In spite of these doubts, I expect the CRM approach will help me if I can find a practical way to combine my intuitions with some sort of unsupervised learning.
Related ideas from other authors
This book builds on ideas that have been floating around for a while, and in many cases it isn’t obvious where the ideas originated. Here are two sources that Burfoot points to, plus two that I’ve happened to notice:
- Hinton’s generative approach has moved ML research in the direction of CRM, but lacks the focus on objective measurement. Hinton’s role in catalyzing AI progress is moderate evidence in favor of Burfoot’s thesis.
- The Hutter Prize is almost a CRM approach, but only for one medium-quality database.
- Eric Baum emphasizes compact representations of reality as the main ingredient of intelligence, but focuses on understanding evolution and intelligence, not on using compression to improve ML and science.
- Max Tegmark makes a brief comment in his book that endorses defining science as compression.
Burfoot is more ambitious than any of those authors, aiming to make ML into a rigorous science, and to make science in general more objective.
There’s a slight resemblance to MIRI’s goal of making AI research more rigorous, but a large difference in what the two approaches imply for the speed of AGI takeoff.
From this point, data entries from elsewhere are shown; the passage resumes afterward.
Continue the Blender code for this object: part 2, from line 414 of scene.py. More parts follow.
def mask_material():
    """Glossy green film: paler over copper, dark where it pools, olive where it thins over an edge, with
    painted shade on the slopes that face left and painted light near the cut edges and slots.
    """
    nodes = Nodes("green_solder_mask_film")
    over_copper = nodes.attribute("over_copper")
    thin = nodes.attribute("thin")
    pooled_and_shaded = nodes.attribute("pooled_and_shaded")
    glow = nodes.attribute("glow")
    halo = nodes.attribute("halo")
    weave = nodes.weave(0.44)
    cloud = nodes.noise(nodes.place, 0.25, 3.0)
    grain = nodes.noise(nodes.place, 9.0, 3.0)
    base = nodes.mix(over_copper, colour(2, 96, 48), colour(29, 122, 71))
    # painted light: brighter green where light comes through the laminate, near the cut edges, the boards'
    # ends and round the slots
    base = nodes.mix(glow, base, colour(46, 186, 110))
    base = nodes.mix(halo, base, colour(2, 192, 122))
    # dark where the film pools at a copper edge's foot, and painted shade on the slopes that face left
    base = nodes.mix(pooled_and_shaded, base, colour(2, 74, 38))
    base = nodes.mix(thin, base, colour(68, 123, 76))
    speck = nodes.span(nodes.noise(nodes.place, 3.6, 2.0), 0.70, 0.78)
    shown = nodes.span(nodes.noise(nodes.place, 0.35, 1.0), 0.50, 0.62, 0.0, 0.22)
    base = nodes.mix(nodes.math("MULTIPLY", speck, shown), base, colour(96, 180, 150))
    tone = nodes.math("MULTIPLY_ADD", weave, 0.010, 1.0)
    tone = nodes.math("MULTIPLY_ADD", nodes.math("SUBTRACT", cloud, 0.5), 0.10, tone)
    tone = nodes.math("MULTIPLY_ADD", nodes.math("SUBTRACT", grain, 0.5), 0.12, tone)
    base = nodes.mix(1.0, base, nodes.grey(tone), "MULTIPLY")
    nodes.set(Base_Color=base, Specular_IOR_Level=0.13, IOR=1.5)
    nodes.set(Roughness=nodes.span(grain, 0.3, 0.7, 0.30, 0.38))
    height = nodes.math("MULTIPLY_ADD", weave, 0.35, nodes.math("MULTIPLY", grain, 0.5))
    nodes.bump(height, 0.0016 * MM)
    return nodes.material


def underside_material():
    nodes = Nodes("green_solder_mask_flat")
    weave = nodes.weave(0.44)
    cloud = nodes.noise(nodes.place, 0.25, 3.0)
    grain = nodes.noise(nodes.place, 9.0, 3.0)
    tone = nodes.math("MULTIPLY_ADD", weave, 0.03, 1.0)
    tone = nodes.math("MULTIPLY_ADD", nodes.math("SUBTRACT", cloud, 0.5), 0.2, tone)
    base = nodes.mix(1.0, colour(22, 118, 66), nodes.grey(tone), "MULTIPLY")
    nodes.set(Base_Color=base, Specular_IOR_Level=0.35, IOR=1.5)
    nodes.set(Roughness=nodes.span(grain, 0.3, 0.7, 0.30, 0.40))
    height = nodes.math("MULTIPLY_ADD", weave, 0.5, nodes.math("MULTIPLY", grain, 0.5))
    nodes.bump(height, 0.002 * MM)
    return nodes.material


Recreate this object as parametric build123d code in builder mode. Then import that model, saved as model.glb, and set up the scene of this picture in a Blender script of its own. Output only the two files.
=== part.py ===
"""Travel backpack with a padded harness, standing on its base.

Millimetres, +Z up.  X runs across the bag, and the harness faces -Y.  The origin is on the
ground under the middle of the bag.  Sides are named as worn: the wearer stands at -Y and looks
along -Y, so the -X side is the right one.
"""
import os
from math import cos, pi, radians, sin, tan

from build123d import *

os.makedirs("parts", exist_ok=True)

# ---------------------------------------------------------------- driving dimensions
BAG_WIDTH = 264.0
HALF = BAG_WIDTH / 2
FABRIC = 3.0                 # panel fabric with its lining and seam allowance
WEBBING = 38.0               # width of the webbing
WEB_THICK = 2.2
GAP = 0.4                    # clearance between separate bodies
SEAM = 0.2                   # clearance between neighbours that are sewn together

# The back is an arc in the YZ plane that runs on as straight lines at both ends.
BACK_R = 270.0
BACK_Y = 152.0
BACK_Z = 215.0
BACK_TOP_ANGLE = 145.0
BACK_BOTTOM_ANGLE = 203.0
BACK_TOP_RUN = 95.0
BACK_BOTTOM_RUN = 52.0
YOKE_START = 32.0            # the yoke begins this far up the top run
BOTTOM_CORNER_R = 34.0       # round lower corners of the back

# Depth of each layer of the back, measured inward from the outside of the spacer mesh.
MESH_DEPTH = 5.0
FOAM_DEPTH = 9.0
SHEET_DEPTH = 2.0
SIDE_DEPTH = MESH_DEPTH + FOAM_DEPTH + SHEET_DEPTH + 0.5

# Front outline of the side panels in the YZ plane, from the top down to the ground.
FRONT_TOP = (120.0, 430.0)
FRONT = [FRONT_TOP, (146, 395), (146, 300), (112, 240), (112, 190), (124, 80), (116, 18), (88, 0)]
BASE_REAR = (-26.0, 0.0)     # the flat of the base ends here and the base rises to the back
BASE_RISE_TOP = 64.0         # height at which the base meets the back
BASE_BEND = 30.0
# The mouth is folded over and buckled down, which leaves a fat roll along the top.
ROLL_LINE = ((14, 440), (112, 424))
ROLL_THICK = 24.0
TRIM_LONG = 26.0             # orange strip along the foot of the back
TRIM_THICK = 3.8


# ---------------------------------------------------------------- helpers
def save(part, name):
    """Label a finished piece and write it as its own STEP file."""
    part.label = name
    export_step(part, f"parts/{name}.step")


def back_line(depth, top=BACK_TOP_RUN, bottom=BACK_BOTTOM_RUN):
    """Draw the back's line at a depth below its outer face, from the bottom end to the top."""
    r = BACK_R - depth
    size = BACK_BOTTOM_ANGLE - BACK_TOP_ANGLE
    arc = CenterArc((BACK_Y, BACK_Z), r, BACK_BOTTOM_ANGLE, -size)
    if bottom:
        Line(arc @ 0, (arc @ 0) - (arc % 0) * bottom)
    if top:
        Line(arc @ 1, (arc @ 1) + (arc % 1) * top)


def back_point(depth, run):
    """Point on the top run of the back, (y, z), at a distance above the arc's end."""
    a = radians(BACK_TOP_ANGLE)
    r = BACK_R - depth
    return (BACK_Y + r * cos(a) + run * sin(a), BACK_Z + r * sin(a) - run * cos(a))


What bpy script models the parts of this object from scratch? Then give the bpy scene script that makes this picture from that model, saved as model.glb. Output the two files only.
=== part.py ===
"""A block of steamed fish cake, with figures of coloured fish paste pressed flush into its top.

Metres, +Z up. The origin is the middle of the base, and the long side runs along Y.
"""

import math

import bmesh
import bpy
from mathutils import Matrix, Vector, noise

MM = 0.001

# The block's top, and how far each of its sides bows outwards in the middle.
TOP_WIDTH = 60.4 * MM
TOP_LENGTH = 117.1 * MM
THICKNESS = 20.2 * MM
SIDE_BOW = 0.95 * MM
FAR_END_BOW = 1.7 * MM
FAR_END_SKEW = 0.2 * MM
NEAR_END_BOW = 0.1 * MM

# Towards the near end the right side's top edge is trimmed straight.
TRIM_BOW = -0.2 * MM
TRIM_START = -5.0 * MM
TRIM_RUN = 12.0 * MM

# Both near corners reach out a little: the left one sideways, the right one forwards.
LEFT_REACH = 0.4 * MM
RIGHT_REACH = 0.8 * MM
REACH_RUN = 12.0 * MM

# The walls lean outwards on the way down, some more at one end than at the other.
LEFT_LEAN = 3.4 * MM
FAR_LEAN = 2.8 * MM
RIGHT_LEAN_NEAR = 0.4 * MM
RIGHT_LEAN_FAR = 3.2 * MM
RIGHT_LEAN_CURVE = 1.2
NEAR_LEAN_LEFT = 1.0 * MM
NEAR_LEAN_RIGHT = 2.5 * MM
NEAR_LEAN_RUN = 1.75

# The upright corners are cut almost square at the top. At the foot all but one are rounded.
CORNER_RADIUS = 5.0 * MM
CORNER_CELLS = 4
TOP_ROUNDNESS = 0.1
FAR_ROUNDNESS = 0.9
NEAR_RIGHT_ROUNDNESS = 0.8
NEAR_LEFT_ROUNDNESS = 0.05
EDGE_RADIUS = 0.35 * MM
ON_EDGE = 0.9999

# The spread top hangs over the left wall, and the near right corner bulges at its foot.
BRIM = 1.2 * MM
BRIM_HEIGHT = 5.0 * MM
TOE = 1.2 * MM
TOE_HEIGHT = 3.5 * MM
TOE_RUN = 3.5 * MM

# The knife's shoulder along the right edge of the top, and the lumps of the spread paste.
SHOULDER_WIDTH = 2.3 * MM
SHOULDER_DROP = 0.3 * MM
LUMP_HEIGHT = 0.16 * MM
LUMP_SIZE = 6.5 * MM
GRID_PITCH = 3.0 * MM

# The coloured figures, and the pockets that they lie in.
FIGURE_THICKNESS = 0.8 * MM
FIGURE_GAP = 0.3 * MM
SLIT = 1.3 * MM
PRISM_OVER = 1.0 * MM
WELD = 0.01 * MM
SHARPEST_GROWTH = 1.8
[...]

Burfoot implies that intelligence is mostly empirical knowledge, while MIRI focuses on something closer to a general-purpose compression tool.
In sum, this is a pretty good book. It helped clarify my understanding of science, and of recent trends in ML. It is almost polished enough to be publishable. It seems a shame that it has apparently been abandoned so close to completion.
 – Yes, I’m being vague about “similar”. I have a clearer meaning in mind, but I’m too busy to turn this post into a theory of market bubbles. Yes, I’m concerned that my meaning of “similar” is the result of overfitting.